-- AIM OF THE TASK --
Return, word for word, the lines from the line holding "return section" through the line holding "points = [vertex.co". Include both end lines and no others.

- - - - - - -

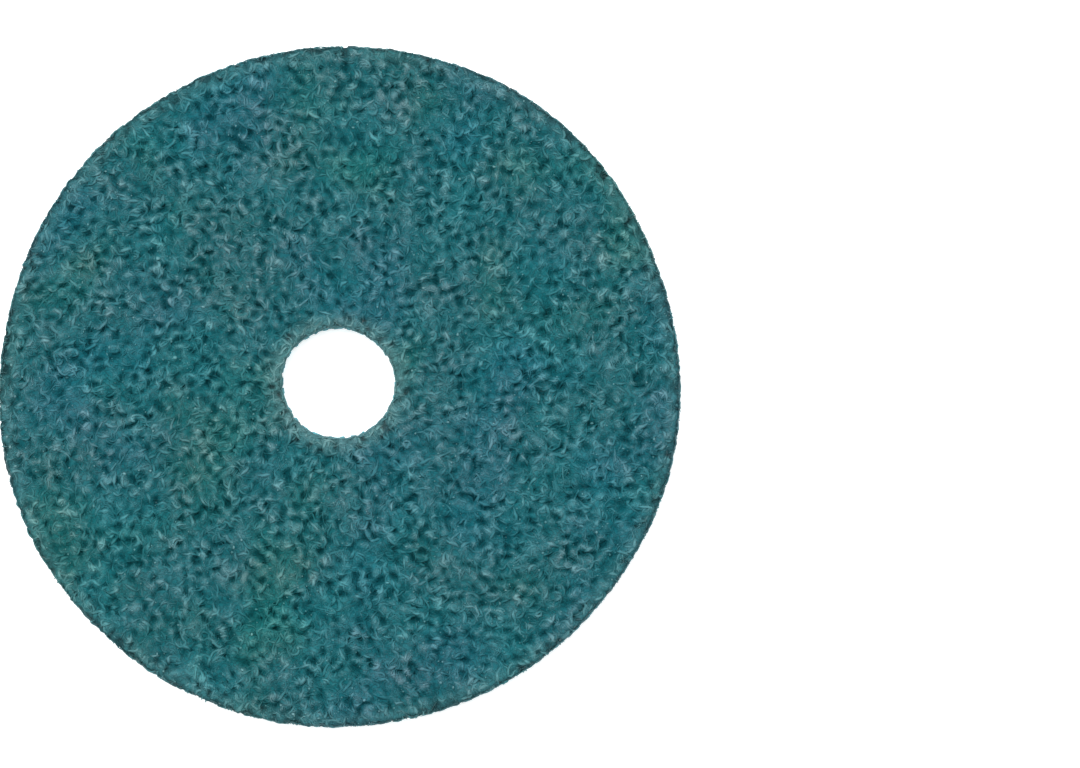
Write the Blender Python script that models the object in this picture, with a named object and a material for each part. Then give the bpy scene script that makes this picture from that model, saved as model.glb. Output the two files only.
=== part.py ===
"""Surface conditioning disc for a small angle grinder: a non-woven abrasive web on a woven backing scrim.

Units are metres, +Z is up. The origin is the centre of the back face: the disc lies on its scrim, with the
abrasive face up. Both layers are die-cut rings round one centre hole, so each is a section turned about Z.
"""

import math

import bmesh
import bpy

# ---------------------------------------------------------------- driving dimensions
DISC_DIAMETER = 0.100  # nominal size of the disc, at the web's cut edge
HOLE_DIAMETER = 0.016  # centre hole in the scrim, which locates the disc on its holder pad
TOTAL_THICKNESS = 0.0060  # back of the scrim to the working face

SCRIM_THICKNESS = 0.0006  # plain-woven cloth, two yarns deep
SCRIM_SETBACK = 0.0002  # the cloth's cut edge stands this far inside the web's
LAYER_GAP = 0.0003  # between the cloth and the web it is bonded to

WEB_HOLE_GROWTH = 0.0003  # the springy web opens a little wider than the cloth when the hole is punched
FRONT_EDGE_RADIUS = 0.0007  # the die draws the front edges down into a small round
BACK_EDGE_CHAMFER = 0.0002

SEGMENTS = 144  # facets round the disc, a multiple of four so that the box is exactly the diameter
ROUND_STEPS = 5  # facets in each rounded front edge

# ---------------------------------------------------------------- colours (linear RGB) and finish
WEB_COLOUR = (0.034, 0.155, 0.172, 1.0)
SCRIM_COLOUR = (0.135, 0.390, 0.435, 1.0)


def clear_scene():
    for obj in list(bpy.data.objects):
        bpy.data.objects.remove(obj, do_unlink=True)


def make_material(name, colour, roughness, metallic):
    material = bpy.data.materials.new(name)
    material.use_nodes = True
    shader = material.node_tree.nodes["Principled BSDF"]
    shader.inputs["Base Color"].default_value = colour
    shader.inputs["Roughness"].default_value = roughness
    shader.inputs["Metallic"].default_value = metallic
    return material


def quarter_round(centre_r, centre_z, radius, start_deg, end_deg):
    """Points of an arc in the section plane, as (distance from the axis, height)."""
    points = []
    for step in range(ROUND_STEPS + 1):
        angle = math.radians(start_deg + (end_deg - start_deg) * step / ROUND_STEPS)
        points.append(
            (centre_r + radius * math.cos(angle), centre_z + radius * math.sin(angle))
        )
    return points


def turned_ring(name, section, material):
    """A ring made by spinning a closed section, given as (distance from the axis, height), once about Z."""
    mesh = bpy.data.meshes.new(name)
    bm = bmesh.new()
    loop = [bm.verts.new((r, 0.0, z)) for r, z in section]
    edges = [
        bm.edges.new((loop[i], loop[(i + 1) % len(loop)])) for i in range(len(loop))
    ]
    bmesh.ops.spin(
        bm,
        geom=loop + edges,
        cent=(0.0, 0.0, 0.0),
        axis=(0.0, 0.0, 1.0),
        angle=2.0 * math.pi,
        steps=SEGMENTS,
        use_merge=True,
        use_normal_flip=False,
        use_duplicate=False,
    )
    bmesh.ops.remove_doubles(bm, verts=bm.verts, dist=1e-6)
    bmesh.ops.recalc_face_normals(bm, faces=bm.faces)
    bm.to_mesh(mesh)
    bm.free()
    mesh.shade_smooth()
    mesh.set_sharp_from_angle(angle=math.radians(35.0))
    mesh.materials.append(material)
    obj = bpy.data.objects.new(name, mesh)
    bpy.context.scene.collection.objects.link(obj)
    return obj


def scrim_section():
    """Flat punched cloth: a plain rectangle from the centre hole out to the cut edge."""
    inner = HOLE_DIAMETER / 2.0
    outer = DISC_DIAMETER / 2.0 - SCRIM_SETBACK
    return [
        (inner, 0.0),
        (outer, 0.0),
        (outer, SCRIM_THICKNESS),
        (inner, SCRIM_THICKNESS),
    ]


def web_section():
    """The lofty web: square at the back, where it meets the cloth, and rounded over at both front edges."""
    inner = (HOLE_DIAMETER + WEB_HOLE_GROWTH) / 2.0
    outer = DISC_DIAMETER / 2.0
    bottom = SCRIM_THICKNESS + LAYER_GAP
    top = TOTAL_THICKNESS
    c = BACK_EDGE_CHAMFER
    f = FRONT_EDGE_RADIUS
    section = [
        (inner + c, bottom),
        (outer - c, bottom),
        (outer, bottom + c),
    ]
    section += quarter_round(outer - f, top - f, f, 0.0, 90.0)
    section += quarter_round(inner + f, top - f, f, 90.0, 180.0)
    section += [(inner, bottom + c)]
    return section


def main():
    clear_scene()

    disc = bpy.data.objects.new("surface_conditioning_disc", None)
    bpy.context.scene.collection.objects.link(disc)

    scrim = turned_ring(
        "backing_scrim",
        scrim_section(),
        make_material("scrim_weave", SCRIM_COLOUR, 0.75, 0.0),
    )
    scrim.parent = disc

    web = turned_ring(
        "abrasive_web",
        web_section(),
        make_material("abrasive_fibre", WEB_COLOUR, 0.85, 0.0),
    )
    web.parent = disc


main()
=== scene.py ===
"""Looks of the surface conditioning disc.

The abrasive web is built as real fibres: thousands of crimped, resin-coated strands that wander round the pits of a
dense felted core, with cut strand ends on the rim and in the centre hole. The back is a real plain weave, with the
dark web behind it and a few needled strands showing through. Everything is seeded and computed here.
"""

import math

import bpy
import numpy as np
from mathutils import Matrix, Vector


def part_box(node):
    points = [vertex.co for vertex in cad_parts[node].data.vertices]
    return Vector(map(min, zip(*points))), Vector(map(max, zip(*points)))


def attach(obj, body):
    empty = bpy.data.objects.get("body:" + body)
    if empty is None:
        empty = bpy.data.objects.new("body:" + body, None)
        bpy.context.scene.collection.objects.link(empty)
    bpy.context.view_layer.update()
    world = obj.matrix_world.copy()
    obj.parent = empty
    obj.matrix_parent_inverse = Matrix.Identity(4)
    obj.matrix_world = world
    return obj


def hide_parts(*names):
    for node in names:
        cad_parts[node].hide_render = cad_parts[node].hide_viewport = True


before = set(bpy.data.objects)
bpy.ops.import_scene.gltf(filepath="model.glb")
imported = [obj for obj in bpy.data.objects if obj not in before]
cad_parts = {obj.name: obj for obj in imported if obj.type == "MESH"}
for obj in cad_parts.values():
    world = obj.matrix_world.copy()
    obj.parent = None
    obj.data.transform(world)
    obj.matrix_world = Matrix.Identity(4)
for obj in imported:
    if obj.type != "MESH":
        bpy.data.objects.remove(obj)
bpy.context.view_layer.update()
web_low, web_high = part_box("abrasive_web")
scrim_low, scrim_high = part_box("backing_scrim")

MM = 0.001
SEED = 20611

# ---------------------------------------------------------------- the two die-cut outlines
RIM_R = web_high.x
TOP = web_high.z
HOLE_R = 8.15 * MM
SCRIM_RIM_R = scrim_high.x
SCRIM_HOLE_R = 8.1 * MM
HOLE_AT = np.array([-0.28, 0.50]) * MM  # the punch is never quite central
# Slow waves in the cut edges, in mm: (waves round the disc, cosine part, sine part).
RIM_WAVES = ((2, 0.01, 0.27), (3, -0.04, -0.06), (4, -0.06, -0.05), (5, 0.03, -0.12), (7, 0.05, -0.05))
HOLE_WAVES = ((2, 0.13, -0.05), (3, 0.04, 0.02), (5, 0.01, 0.04))

# ---------------------------------------------------------------- the web's structure
RELIEF = 0.20 * MM  # spread of the clumps and hollows of the felt
PIT_DEPTH = 0.55 * MM  # how much further the deepest hollows go down
FIBRE_R = 0.090 * MM
EDGE_ROUND = 0.75 * MM

# ---------------------------------------------------------------- the backing cloth
PITCH = 1.53 * MM
YARN_WIDE = 1.02 * MM
YARN_HIGH = 0.27 * MM
WEAVE_TURN = math.radians(20.0)


# ================================================================ outlines
def waves(theta, terms):
    total = np.zeros_like(theta)
    for count, even, odd in terms:
        total += even * np.cos(count * theta) + odd * np.sin(count * theta)
    return total * MM


def rim_at(theta, radius=RIM_R):
    return radius - 0.10 * MM + waves(theta, RIM_WAVES)


def hole_at(theta, radius=HOLE_R):
    return radius + waves(theta, HOLE_WAVES)


def room(x, y, rim=RIM_R, hole=HOLE_R):
    """Distance from each point to the nearer cut edge: positive on the ring, and which edge it is (True for the rim)."""
    to_rim = rim_at(np.arctan2(y, x), rim) - np.hypot(x, y)
    hx, hy = x - HOLE_AT[0], y - HOLE_AT[1]
    to_hole = np.hypot(hx, hy) - hole_at(np.arctan2(hy, hx), hole)
    return np.minimum(to_rim, to_hole), to_rim < to_hole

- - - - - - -

-- EXERCISE ANSWER --
    return section


def main():
    clear_scene()

    disc = bpy.data.objects.new("surface_conditioning_disc", None)
    bpy.context.scene.collection.objects.link(disc)

    scrim = turned_ring(
        "backing_scrim",
        scrim_section(),
        make_material("scrim_weave", SCRIM_COLOUR, 0.75, 0.0),
    )
    scrim.parent = disc

    web = turned_ring(
        "abrasive_web",
        web_section(),
        make_material("abrasive_fibre", WEB_COLOUR, 0.85, 0.0),
    )
    web.parent = disc


main()
=== scene.py ===
"""Looks of the surface conditioning disc.

The abrasive web is built as real fibres: thousands of crimped, resin-coated strands that wander round the pits of a
dense felted core, with cut strand ends on the rim and in the centre hole. The back is a real plain weave, with the
dark web behind it and a few needled strands showing through. Everything is seeded and computed here.
"""

import math

import bpy
import numpy as np
from mathutils import Matrix, Vector


def part_box(node):
    points = [vertex.co for vertex in cad_parts[node].data.vertices]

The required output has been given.